The proper KPIs and associated meta-data also gives you the intel to monitor the current state of operations and help drive important decisions to shift supply, make a carrier change, renegotiate pricing and proactively manage your network. It's also critical in running predictive impact analysis in order to de-risk any changes you make that could impact your supply chain.
As we prepare for change, we should all realize we can only weather changes to the economic, political and business landscapes by change-proofing the supply chain for the unexpected – whether that's the result of a surprise global pandemic or coming policy change. Use data to understand and manage carrier performance, monitor rates and goods in transit, but also to impact-protect your supply chain.

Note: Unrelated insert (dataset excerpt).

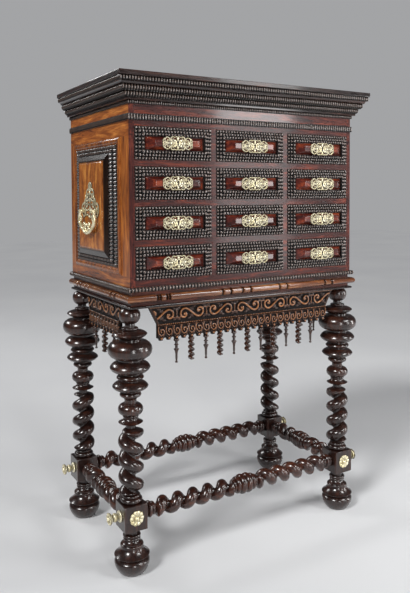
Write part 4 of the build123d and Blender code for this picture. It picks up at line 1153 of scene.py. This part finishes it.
bell_strokes = [
    (curve((3, 90), (10, 87), (13, 79), (9, 72), (4, 75), (5, 80)), 3.5),
    (curve((4, 66), (16, 70), (29, 63), (32, 51), (25, 43), (17, 46), (17, 53), (22, 54)), 4.1),
    (curve((28, 44), (38, 40), (46, 33), (50, 24), (60, 24), (70, 17), (72, 5), (66, -9), (56, -17),
           (47, -14), (46, -7), (52, -3)), 4.5),
    (curve((2, 40), (10, 38), (20, 33), (33, 34), (38, 25), (33, 15), (24, 15), (22, 22), (28, 25)), 3.8),
    (curve((2, 8), (12, 6), (22, 3), (34, 4), (44, 10), (48, 17)), 3.6),
    (curve((2, -19), (12, -17), (22, -11), (30, -13), (37, -10), (40, -2), (46, 6)), 3.6),
    (curve((0, 92), (0, 40), (0, -20)), 3.6),
]
bell_rounds = [(0, 87, 6), (0, 60, 8), (0, 34, 7), (0, 8, 9), (0, -16, 6), (51.5, 0, 8.5), (34, 48, 4),
               (61, 8, 6), (12, 22, 4), (9, 54, 4)]
bell_shape = relief((-77, -24), (77, 95), 1.0, *scrollwork(bell_strokes, bell_rounds), 0)
ear_stem = chamfered_block((-4, -5, 1), (4, 5, 9), 1.2)
knuckle = lathe([(2.6, -4.4), (5.2, -4.4), (6.2, -3), (6.0, 0), (6.2, 3), (5.2, 4.4), (2.6, 4.4)], 28)
ear_shape = joined(ear_stem, moved(knuckle, (0, 0, STANDOFF), (2, 0, 1)))
pin_shape = lathe([(3.2, 1.6), (3.0, 2.8), (2.0, 3.7), (0.4, 4.1)], 20)
PLATE_PINS = ((0, 60), (-61, 8), (61, 8), (0, -16), (-34, 48), (34, 48))
plate_x = HALF_WIDTH + PANEL_RISE
for hand, side in SIDES:
    stand = facing((hand * plate_x, FRAME_Y, PIVOT_Z), (hand, 0, 0))
    piece(f"handle_plate_{side}", bell_shape, brass, node=["brass_mounts"],
          place=stand, smooth=60)
    ears = zip(("front", "back")[::hand], (-EAR_PLACE, EAR_PLACE))
    fixings = [(f"ear_{side}_{end}", ear_shape, (across, 0, PLATE_THICK)) for end, across in ears]
    fixings += [(f"pin_{side}_{n + 1}", pin_shape, (*spot, 0.6)) for n, spot in enumerate(PLATE_PINS)]
    for name, shape, spot in fixings:
        piece(f"handle_{name}", shape, brass, node=["brass_mounts"],
              place=stand @ at(*spot))

# ------------------------------------------------------------------------------------------- bails
# Cast brass handles that swing up in the ears: two C-scrolls that curl inwards, a ring where they
# meet and a bud below it.
BAIL_DROP, PIN = 68, 2.5


def rod(line, radii, sides=14):
    """A round rod along a line of (across, above) points, its radius changing as given."""
    line = np.array(line, float)
    heading = np.gradient(line, axis=0)
    heading /= np.linalg.norm(heading, axis=1)[:, None]
    across = np.stack([-heading[:, 1], heading[:, 0]], axis=1)
    angle = np.linspace(0, 2 * math.pi, sides, endpoint=False)
    radii = np.interp(np.linspace(0, 1, len(line)), np.linspace(0, 1, len(radii)), radii)
    flat = line[:, None, :] + across[:, None, :] * (radii[:, None] * np.cos(angle))[:, :, None]
    points, faces = grid(np.dstack([flat, radii[:, None] * np.sin(angle)]))
    last = (len(line) - 1) * sides
    points, faces = welded(points, faces + [list(range(sides)), list(range(last, last + sides))])
    return points[:, :3], faces


outer_scroll = curve((62, 1), (63, -10), (66, -22), (63, -36), (53, -47), (40, -55), (26, -57), (16, -50),
                     (17, -40), (25, -38), (28, -44))
lower_scroll = curve((44, -52), (34, -60), (22, -65), (10, -67), (0, -68))
curl = curve((60, -32), (52, -28), (50, -20), (55, -16), (58, -20))
halves = []
for mirror in (1, -1):
    for line, radii in (
        (outer_scroll, (4.4, 5.2, 6.2, 6.0, 5.4, 4.7, 4.0, 3.6, 4.2)),
        (lower_scroll, (3.2, 4.4, 5.0, 5.5, 6.2)),
        (curl, (3.8, 3.4, 2.9, 3.8)),
    ):
        halves.append(rod([(mirror * a, b) for a, b in line], radii))
    seat = (mirror * BAIL_HALF, 0, 0)
    end = lathe([(0.5, -5.4), (3.4, -4.4), (5.2, -2), (5.4, 0), (5.2, 2), (3.4, 4.4), (0.5, 5.4)], 24)
    halves.append(moved(lathe([(PIN, 0), (PIN, 19)], 20), seat, (2, 0, 1), (-mirror, 1, 1)))
    halves.append(moved(end, seat, (2, 0, 1)))
loop = [(10 * math.cos(a), -52 + 10 * math.sin(a)) for a in np.linspace(0, 2 * math.pi, 33)]
bud = [(0.4, -9), (3.4, -8), (5.6, -5), (6.8, -1), (6.9, 1.5), (5.4, 4), (5.8, 5.4), (4.2, 7), (0.4, 8)]
bud = moved(lathe(bud, 28), (0, -BAIL_DROP + 2.5, 0), (0, 2, 1), (1, 1, -1))
bail_shape = joined(*halves, rod(loop, (2.8, 2.8)), bud)
for hand, side in SIDES:
    pivot = facing((hand * (plate_x + PLATE_THICK + STANDOFF), FRAME_Y, PIVOT_Z), (hand, 0, 0))
    piece(f"bail_{side}_scrolled", bail_shape, brass, body=f"bail_{side}",
          node=[f"bail_{side}"], place=pivot)

# ----------------------------------------------------------------------------------------- cornice
# The overhanging top: a polished frieze between rippled mouldings that step out row by row, with a
# hollow under the top row and a flat slab over all. Mitred at the front corners, cut off flush at
# the back.
SLAB_TOP, SLAB_REACH = 1478.5, 49
LOW_ROW, FRIEZE_LOW, BEAD_ROW = (1345.5, 1363.5, 6), 1363.5, (1391.5, 1401.5, 6)
PLAIN_STEP = (1401.5, 1408.5, 13)
WIDE_ROWS = ((1408.5, 1424.5, 22), (1424.5, 1441.5, 33))
COVE, TOP_ROW = (1441.5, 1450.5, 35, 44), (1450.5, 1464.5, 46.5)


def rounded_row(low, high, reach, back, bulge):
    """The section of a row whose face swells between its lower and upper edge."""
    t = np.linspace(0, 1, 9)
    round_off = [1 - math.sin(math.pi * (0.08 + 0.84 * k)) ** 0.7 for k in t]
    # The third number paints shade on the rounded-off edges of the row.
    face = [(reach - bulge * r, low + (high - low) * k, r) for k, r in zip(t, round_off)]
    return [(back, low)] + face + [(back, high)]


def ogee_row(low, high, reach, back):
    """The section of a wide row: a small lip, a full round, and a flat under the next row."""
    rise = high - low
    # The third numbers paint shade round the lip and on the flat under the next row.
    face = [(6.2, 0.0, 0.5), (5.4, 0.07, 0.2), (5.6, 0.14, 0.6), (2.6, 0.22, 0.3), (0.7, 0.38, 0),
            (0, 0.58, 0), (0.5, 0.78, 0), (2.2, 0.93, 0.3), (3.4, 1.0, 0.6)]
    return [(back, low)] + [(reach - r, low + rise * k, h) for r, k, h in face] + [(back, high)]


inner = HALF_WIDTH - CARCASS_SIDE
frieze = chamfered_block((-inner, FRONT_Y - 0.3, FRIEZE_LOW - 8), (inner, FRONT_Y + 20, SLAB_BOTTOM), 0.5)
low, high, reach = PLAIN_STEP
step = [(0, low), (reach - 1.5, low), (reach - 0.4, low + 0.6), (reach, low + 2),
        (reach, high - 1), (reach - 1, high), (0, high)]
low, high, near, far = COVE
hollow = [(near + (far - near) * (1 - math.cos(a)), low + (high - low) * math.sin(a))
          for a in np.linspace(0.12, math.pi / 2, 8)]
cove = [(20, low), (near - 3, low)] + hollow + [(20, high)]
slab_low = (-HALF_WIDTH - SLAB_REACH, FRONT_Y - SLAB_REACH, SLAB_BOTTOM)
slab = chamfered_block(slab_low, (HALF_WIDTH + SLAB_REACH, BACK_Y, SLAB_TOP), 2.0, 3)
top_wood = wood("top_wood", (14, 7, 6), (32, 15, 11), (66, 34, 22), 0, 0.3, 0.03, coat=0.6)
frieze_wood = wood("frieze_wood", (30, 10, 9), (66, 24, 18), (120, 52, 32), 0, 0.3, 0.02, coat=1.0)
CORNICE = {
    "low_row": (rippled_sides(rounded_row(*LOW_ROW, 0, 2.0), 9, 2.6), ebony),
    "frieze": (frieze, frieze_wood),
    "bead_row": (rippled_sides(rounded_row(*BEAD_ROW, 0, 2.6), 7, 2.2), ebony),
    "step": (straight_sides(step), dark_moulded),
    "wide_row_low": (rippled_sides(ogee_row(*WIDE_ROWS[0], 0), 8.8, 3.0), ebony),
    "wide_row_high": (rippled_sides(ogee_row(*WIDE_ROWS[1], 0), 8.8, 3.0), ebony),
    "cove": (straight_sides(cove), dark_moulded),
    "top_row": (rippled_sides(rounded_row(*TOP_ROW, 20, 3.0), 9, 3.0), ebony),
    "slab": (slab, top_wood),
}
for name, (shape, finish) in CORNICE.items():
    piece(f"cornice_{name}", shape, finish, node=["cornice"])

# ----------------------------------------------------------------------------------------- drawers
# Twelve alike, in four rows of three. Each front is a frame of three rippled strips round a hipped
# block, with a pierced brass plate over its keyhole and an iron lock behind it.
COLUMNS, ROWS, FRONT_LONG, FRONT_TALL, FRONT_THICK = 3, 4, 257, 97.5, 18
COLUMN_PITCH, ROW_PITCH = 275, 117
FIRST_LEFT, FIRST_LOW = -HALF_WIDTH + CARCASS_SIDE + 0.5, CELLS_BOTTOM + 0.3
STRIP, STRIP_RISE, FIRST_STRIP, BLOCK_RISE = 9.3, 3.5, 4, 24
BLOCK_BASE, BLOCK_SLOPES, BLOCK_EDGE = (191.2, 37.7), (24, 11), 4


def drawer_finish():
    """Plain wood with a front board stained dark."""
    material, shader, place = blank_finish("drawer_wood")
    fibres = place.stretched(1, 0.07)
    lines = fibres.clouds(0.003, 3.0)
    inside = fibres.clouds(0.03, 3.0, 1.6) * 0.6 + lines * 0.4
    inside = inside.toned((100, 64, 38), (140, 96, 58), (176, 130, 84))
    across = place.stretched(0, 0.1).clouds(0.003, 3.0)
    front = across.toned((34, 13, 9), (72, 30, 20), stops=(0.35, 0.65))
    depth = place.through("ShaderNodeSeparateXYZ", {}, {0: place}, 1)
    stained = depth.over((FRONT_Y + FRONT_THICK + 0.4) * MM, (FRONT_Y + FRONT_THICK - 0.4) * MM)
    feed(
        shader,
        Base_Color=stained.toward(inside, front),
        Roughness=stained * -0.25 + 0.6,
        Normal=raised(lines, 0.0003, 0.3),
    )
    return material


def iron_finish():
    """Blackened iron, filed a little brighter in streaks."""
    material, shader, place = blank_finish("lock_iron")
    streaks = place.stretched(2, 0.2).clouds(0.004, 3.0)
    feed(
        shader,
        Base_Color=streaks.toned((38, 35, 33), (92, 86, 80), stops=(0.35, 0.7)),
        Metallic=0.8,
        Roughness=streaks * 0.25 + 0.4,
        Normal=raised(place.clouds(0.0015, 2.0), 0.0003, 0.4),
    )
    return material


block_wood = figured("block_wood", (36, 10, 8), (78, 26, 18), (134, 58, 32), 0, coat=1.0)
drawer_wood, iron = drawer_finish(), iron_finish()
face_section = [(0, 0)]
for number in range(3):
    high = FIRST_STRIP + number * STRIP_RISE
    face_section += strip(number * STRIP, STRIP, high, high, 1.9)
face_section.append((3 * STRIP, 0))
face_shape = ring(FRONT_LONG, FRONT_TALL, face_section, pitch=10.28, depth=2.9, samples=8)
block_long, block_tall = BLOCK_BASE
slope_long, slope_tall = BLOCK_SLOPES
block_shape = stepped(
    [(block_long, block_tall, 0), (block_long, block_tall, BLOCK_EDGE),
     (block_long - 2 * slope_long, block_tall - 2 * slope_tall, BLOCK_RISE)], 0.9)

plate_strokes = [
    (curve((0, 17), (6, 19), (11, 17), (15, 19), (20, 18), (23, 14), (21, 9), (17, 9), (16, 13)), 2.3),
    (curve((14, 3), (19, 5), (24, 8), (28, 14), (34, 17), (40, 15), (43, 10), (40, 5), (35, 6),
           (34, 10)), 2.3),
    (curve((28, 0), (33, 2), (39, 1), (45, 4), (48.5, 0)), 2.3),
    (curve((25, 2), (28, 7), (26, 12), (29, 16)), 1.6),
    (curve((40, 15), (46, 12), (48.5, 7), (47, 3)), 2.0),
]
mirrored = [([(a, -b) for a, b in line], half) for line, half in plate_strokes]
plate_rounds = [(0, 0, 10.5), (0, 13, 4.6), (0, -13, 4.6), (10.5, 8, 4.6), (10.5, -8, 4.6), (13, 0, 4.4),
                (0, 19, 2.5), (0, -19, 2.5), (22, 0, 4.6), (30, 9, 2.6), (30, -9, 2.6), (38.5, 0, 3.2)]


def keyhole(u, v):
    """How far outside the keyhole a place is."""
    slot = np.hypot(u, v - np.clip(v, -4.6, 3.0))
    return np.minimum(slot - 1.5, np.hypot(u, v - 3.2) - 2.7)


plate_work = scrollwork(plate_strokes + mirrored, plate_rounds, keyhole)
plate_shape = relief((-51, -21.5), (51, 21.5), 0.7, *plate_work, 0)
rivet = lathe([(0.3, -11.3), (2.2, -10.9), (2.4, -10)], 16)
lock_shape = joined(
    chamfered_block((-26, -23, -10), (26, 23, -8.6), 0.5),
    chamfered_block((-21, -18, -10), (21, 18, 0), 1.2),
    chamfered_block((-8, 17, -7), (8, 23, -3), 0.6),
    *[moved(rivet, (a * 22, b * 19, 0)) for a in (-1, 1) for b in (-1, 1)],
)
well_shape = chamfered_block((-3, -6.3, -1.2), (3, 6.0, 0.25), 0.1)
for row in range(ROWS):
    for column in range(COLUMNS):
        name = f"drawer_r{row + 1}c{column + 1}"
        finish_node(f"{name}_box", drawer_wood)
        middle = FIRST_LEFT + column * COLUMN_PITCH + FRONT_LONG / 2
        height = FIRST_LOW + (ROWS - 1 - row) * ROW_PITCH + FRONT_TALL / 2
        stand, plate_seat, lock_seat = (facing((middle, FRONT_Y + back, height), (0, -1, 0))
                                        for back in (0, -BLOCK_RISE, FRONT_THICK))
        block = moved(block_shape, (middle, FRONT_Y, height), (0, 2, 1), (1, -1, 1))
        for part, shape, finish, seat, slot, node in (
            ("ripples", face_shape, ebony, stand, "dark_wood", "face"),
            ("block", block, block_wood, None, "dark_wood", "face"),
            ("plate", plate_shape, brass, plate_seat, "gilt_brass", "lock"),
            ("keyhole", well_shape, iron, plate_seat, "gilt_brass", "lock"),
            ("lock_iron", lock_shape, iron, lock_seat, "gilt_brass", "lock"),
        ):
            piece(f"{name}_{part}", shape, finish, body=name, node=[f"{name}_{node}"],
                  place=seat, smooth=50)

bpy.context.view_layer.update()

Preparing for ongoing turbulence or unexpected change means employing both trusted primary suppliers and also good backup alternates placed strategically around the globe to give you options when supply chains are strained. Do this with carriers too, and as you work your plan, realize in times of change, it’s a good idea to shorten the review cycle on all partnerships and all contracts or agreements. Reviewing often, with the data to support the process, will help you hopefully stay ahead of the next change.